Iguanas, leopards and humans all share one thing in common, we all make first impressions. For an iguana, first impressions are primarily used to decide fight or flight. Leopards added the ability to have first impressions that include emotions. Humans topped this all with the incredible ability to screw it all up with complex reasoning.
The difference between these three systems is largely one of time. An iguana that takes an hour or two to make a first impression of the hawk flying above rarely get that chance twice. As humans, forming a first impression in an hour or two will yield an incomplete answer, one that if not further informed could yield poor results. Yet making critical decisions based on first impressions is what we are often asked to do.
Two of the biggest challenges with first impressions lie in psychological principles known as cognitive dissonance and confirmation bias. How we deal with these concepts largely determine how long our first impressions will remain our complete impression.

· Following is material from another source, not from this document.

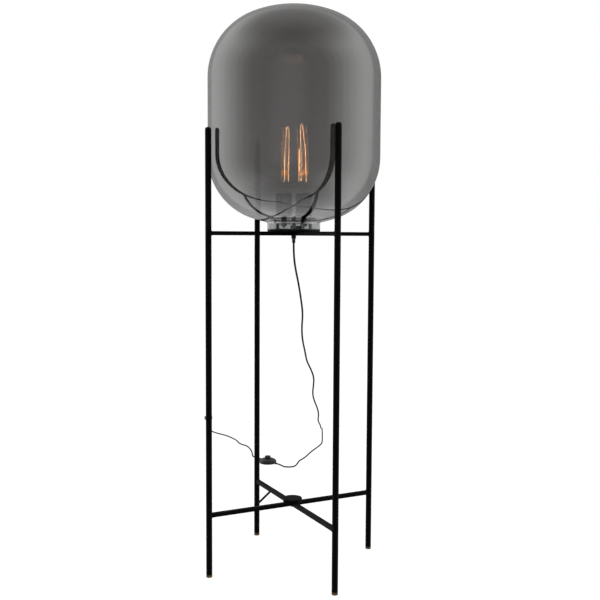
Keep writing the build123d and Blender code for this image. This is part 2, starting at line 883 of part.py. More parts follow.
hanging_route = [
    (0, 0, grip_bottom), (0, 0, 796), (-3, 20, 761), (-6, 56, 719), (-13, 99, 674), (-23, 146, 630),
    (-42, 194, 587), (-56, 243, 546), (-65, 294, 508), (-76, 344, 472), (-76, 388, 440), (-81, 433, 408),
    (-97, 478, 375), (-115, 526, 341), (-126, 578, 310), (-133, 630, 279), (-143, 682, 249),
    (-160, 735, 221), (-178, 790, 202), (-197, 854, 181), (-215, 919, 160), (-231, 988, 137),
    (-251, 1055, 118), (-270, 1122, 98), (-288, 1182, 80), (-299, 1231, 68),
]
turning_route = [(-307.7, 1264.7, 57.5), (-310.4, 1275.9, 38), (-309.3, 1272.6, 16.5)]
lying_route = [
    (-304.9, 1256.1, floor_line), (-302, 1225, floor_line), (-301, 1186, floor_line),
    (-302, 1135, floor_line), (-302, 1087, floor_line), (-299, 1043, floor_line), (-298, 1000, floor_line),
    (-303, 958, floor_line), (-296, 917, floor_line), (-292, 880, floor_line),
    (-305, 862.3, floor_line), (-326.5, 857.4, floor_line),
]
plug_route = [
    (-489, 957, 4), (-505, 996, floor_line), (-526, 1039, floor_line), (-551, 1079, floor_line),
    (-575, 1109, floor_line), (-600, 1120, floor_line), (-622, 1142, floor_line), (-643, 1175, floor_line),
    (-672, 1204, floor_line), (-702, 1230, floor_line), (-739, 1255, floor_line), (-777, 1271, floor_line),
    (-813, 1297, floor_line), (-842, 1338, floor_line), (-863, 1386, floor_line), (-884, 1428, 3),
]
plug_axis = Vector(cos(radians(plug_turn)), sin(radians(plug_turn)), 0)
plug_start = Vector(-913, 1487, plug_thickness / 2)
plug_approach = plug_start - plug_axis * 28


def cord_lamp_to_switch():
    route = hanging_route + turning_route + lying_route
    route += [beside_switch(-cord_approach), beside_switch(-boot_reach)]
    return swept(route, cord_diameter, "cord_lamp_to_switch")


def cord_switch_to_plug():
    route = [beside_switch(boot_reach), beside_switch(cord_approach)] + plug_route
    route += [tuple(plug_approach), tuple(plug_start)]
    return swept(route, cord_diameter, "cord_switch_to_plug")


# ---------------------------------------------------------------- plug
plug_place = Pos(*plug_start) * Rot(0, 0, plug_turn)


def plug_body():
    """Flat moulded body that widens to its face, with the sleeve round the cord."""
    back = plug_boot_length
    front = back + plug_length
    wide = plug_width / 2
    rear = plug_rear_width / 2
    outline = [
        (back, -rear), (front - plug_front_length, -wide), (front, -wide),
        (front, wide), (front - plug_front_length, wide), (back, rear),
    ]
    plan = make_face(Polyline(*outline, close=True))
    plan = fillet(plan.vertices(), plug_round)
    block = extrude(plan, plug_thickness / 2, both=True)
    block = fillet(block.edges().group_by(Axis.Z)[0] + block.edges().group_by(Axis.Z)[-1], plug_round * 0.8)
    sleeve = turned_polygon([(0, 0), (plug_boot_tip_radius, 0), (plug_boot_root_radius, back + 1), (0, back + 1)])
    block += Rot(0, 90, 0) * sleeve
    for side in (-1, 1):
        seat = Pos(front - plug_pin_seat / 2, side * plug_pin_spacing / 2, 0) * Rot(0, 90, 0)
        block -= seat * Cylinder(plug_root_radius, plug_pin_seat)
    return plug_place * block


def plug_pin(side):
    """Round pin on a slimmer root that is moulded into the body."""
    face = plug_boot_length + plug_length
    shank = rod(plug_pin_radius, face + plug_root_out, face + plug_pin_length)
    shank = fillet(shank.edges().group_by(Axis.Z)[-1], plug_pin_round)
    pin = shank + rod(plug_root_radius, face - plug_pin_seat, face + plug_root_out)
    return plug_place * Pos(0, side * plug_pin_spacing / 2, 0) * Rot(0, 90, 0) * pin


# ---------------------------------------------------------------- write every node
for name, place in corners.items():
    save(leg(place), "leg_" + name)
    save(upper_arm(place), "upper_arm_" + name)
save([leg_cap(place) for place in corners.values()], "leg_caps")
save([foot_pad(place) for place in corners.values()], "foot_pads")
save(upper_hub(), "upper_hub")
save(lower_bar("front_left", "back_right", 1), "lower_bar_right_diagonal")
save(lower_bar("front_right", "back_left", -1), "lower_bar_left_diagonal")
save(lower_disc(), "lower_disc")
save(lower_disc_screw(), "lower_disc_screw")
save(corner_strut(corners["back_left"]), "corner_strut")

save(globe(), "globe")
save(seat_plate(), "seat_plate")
save(neck_gasket(), "neck_gasket")

save(centre_nipple(), "centre_nipple")
save(lock_nuts(), "lock_nuts")
save(holder_bracket(), "holder_bracket")
save([holder_spacer(x) for x in holder_places.values()], "holder_spacers")
save([holder_stub(x) for x in holder_places.values()], "holder_stubs")
save(terminal_block(), "terminal_block")
save(supply_lead(), "supply_lead")
save([holder_lead(x) for x in holder_places.values()], "holder_leads")

for name, x in holder_places.items():
    save(holder_cap(x), "holder_" + name + "_cap")
    save(holder_skirt(x), "holder_" + name + "_skirt")
    save(holder_core(x), "holder_" + name + "_core")
    save(holder_thread(x), "holder_" + name + "_thread")
    save(holder_contact(x), "holder_" + name + "_contact")
    save(bulb_glass(x), "bulb_" + name + "_glass")
    save(bulb_cap(x), "bulb_" + name + "_cap")
    save(bulb_contact(x), "bulb_" + name + "_contact")
    save(bulb_stem(x), "bulb_" + name + "_stem")
    save(bulb_filament(x), "bulb_" + name + "_filament")

save(cord_grip(), "cord_grip")
save(switch_lower_shell(), "switch_lower_shell")
save(switch_upper_shell(), "switch_upper_shell")
save(switch_button(), "switch_button")
save(switch_spring(), "switch_spring")
save(switch_contact_block(), "switch_contact_block")
save([switch_screw(x, y) for x, y in screw_places()], "switch_screws")
save([switch_place * boot(side) for side in (-1, 1)], "switch_boots")
save([switch_place * cord_end(side) for side in (-1, 1)], "switch_cord_ends")
save(cord_lamp_to_switch(), "cord_lamp_to_switch")
save(cord_switch_to_plug(), "cord_switch_to_plug")
save(plug_body(), "plug_body")
save([plug_pin(side) for side in (-1, 1)], "plug_pins")
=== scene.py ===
import bpy
import json
from math import asin, atan2, cos, degrees, pi, radians, sin, sqrt
from mathutils import Matrix, Vector


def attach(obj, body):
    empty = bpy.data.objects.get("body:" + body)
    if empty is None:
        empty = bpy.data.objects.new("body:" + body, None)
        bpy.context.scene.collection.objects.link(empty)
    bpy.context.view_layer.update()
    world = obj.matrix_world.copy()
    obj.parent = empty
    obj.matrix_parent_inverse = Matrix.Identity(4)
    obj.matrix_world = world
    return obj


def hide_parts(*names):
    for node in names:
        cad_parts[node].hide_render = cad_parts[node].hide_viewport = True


# Globe floor lamp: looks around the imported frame. Metres, +Z up, origin on the floor between the legs.

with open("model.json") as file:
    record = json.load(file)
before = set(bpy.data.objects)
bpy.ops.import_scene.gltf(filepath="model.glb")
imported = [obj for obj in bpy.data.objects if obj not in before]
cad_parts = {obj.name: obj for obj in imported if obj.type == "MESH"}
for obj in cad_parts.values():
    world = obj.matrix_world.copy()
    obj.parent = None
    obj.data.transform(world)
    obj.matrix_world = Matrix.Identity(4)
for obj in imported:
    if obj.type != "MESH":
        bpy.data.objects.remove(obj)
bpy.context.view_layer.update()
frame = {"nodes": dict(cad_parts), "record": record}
nodes = frame["nodes"]

FRAME_BODY = "frame_body"
GLOBE_BODY = "globe_body"

# ---------------------------------------------------------------- sizes of the pieces made here
LEG_OFFSET = 0.16075
LEG_RADIUS = 0.0075
BAR_SIZE = 0.010
UPPER_CROSS = 0.8445
LOWER_CROSS = 0.1545
WELD_BEAD = 0.0011          # radius of a weld bead
WELD_RIPPLE = 0.00022
WELD_POINTS = 14            # along one bead
WELD_STAND_OFF = 0.25       # of the bead's radius, out from the leg's face
PAD_DARK_BAND_HEIGHT = 0.0035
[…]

Cognitive dissonance is that feeling you get when you believe two conflicting things to be true at the same time. It is a very uncomfortable feeling, one that often has to be resolved. Let’s say you’ve developed a first impression of someone that labels them as trustworthy. The first time they do something that indicates otherwise you will have to reconcile what this means. Was it a one-off act or was your first model incorrect?
That’s where the second part comes in. Confirmation bias is that human tendency we all have to want to view new information in a way that confirms our current opinions. If we think well of a person, we will treat their sarcasm as humor rather than insult.
Take an interview for example. Most people will make up their mind about a candidate in the first 10 minutes – a little long for an iguana and way too short for a meaningful human interpretation. Next time you give one watch what you do with the next 20 minutes. Let’s say that somewhere after that 10 minute mark you asked the question “What do you like to do outside of work” and they responded with “I’m a competitive marathon runner”. If you have already given the guy the thumbs up you will likely think “Excellent, this guy knows what it means to practice and compete. He will need that in this role.” If thumbs down was the verdict so far you might think “I bet with all of that training and competing he won’t be able to put in the necessary time to do his job well.”
In as much as that happens in a short 30 minute time frame, it has also been demonstrated that human discomfort caused by cognitive dissonance and our ego-centric comforting processes of confirmation bias can cause those first impressions to last a very long time, fair or not. This is especially true once your internal first impression becomes external. It is much easier, although still difficult, to change an opinion of someone if you never told anyone else your opinion. However, once you let others know what you think it becomes increasingly difficult because now to change your mind means you have to demonstrate to others that your first instincts were wrong.
As I have grown older and appreciated the power and pain that comes with the first impression, I have discovered two very important principles that help me cope with this most human of instincts.
- As a person who makes the initial judgements – Despite how difficult this is for me, I really work hard at keeping my first impressions to myself. There are very few occasions that communicating these thoughts is beneficial to others. Let others make their own initial judgements. This requires a conscious effort on my part.
As the internet has proven, humans have a tendency to want to tell everyone how much we initially think about something as soon as we experience it. If the experience is the totality of the impression, like a recent trip you took, no problem. If you are dealing with something that is likely to form and change like a person’s ability to perform a job, I find it best to keep first impressions to myself, or at the very least if someone asks let them know the incompleteness of my impression.
- As a person who will create a first impression – I now take into account the criticality of making the right first impression. I used to think “Don’t worry about it. Over time they will get to know the real me.” While that is absolutely true I also don’t want to fight an uphill battle if I make a poor first impression. Notice I didn’t say good or bad, but rather poor. Our job is not to give someone a good impression, it is to give a true impression so that they can build models that will help them adapt to you. If you are a jackass, I think it would be a poor first impression to indicate otherwise.
Getting ready to start a new job next week, I am keenly aware of how critical this week will be if for no other reason than the first impressions that will be made. In the second part of this column I’ll share one of the critical first impression tests that I discovered from my friends in the waning days of my previous job.
Do you place any conscious thought into how to make the most accurate first impressions?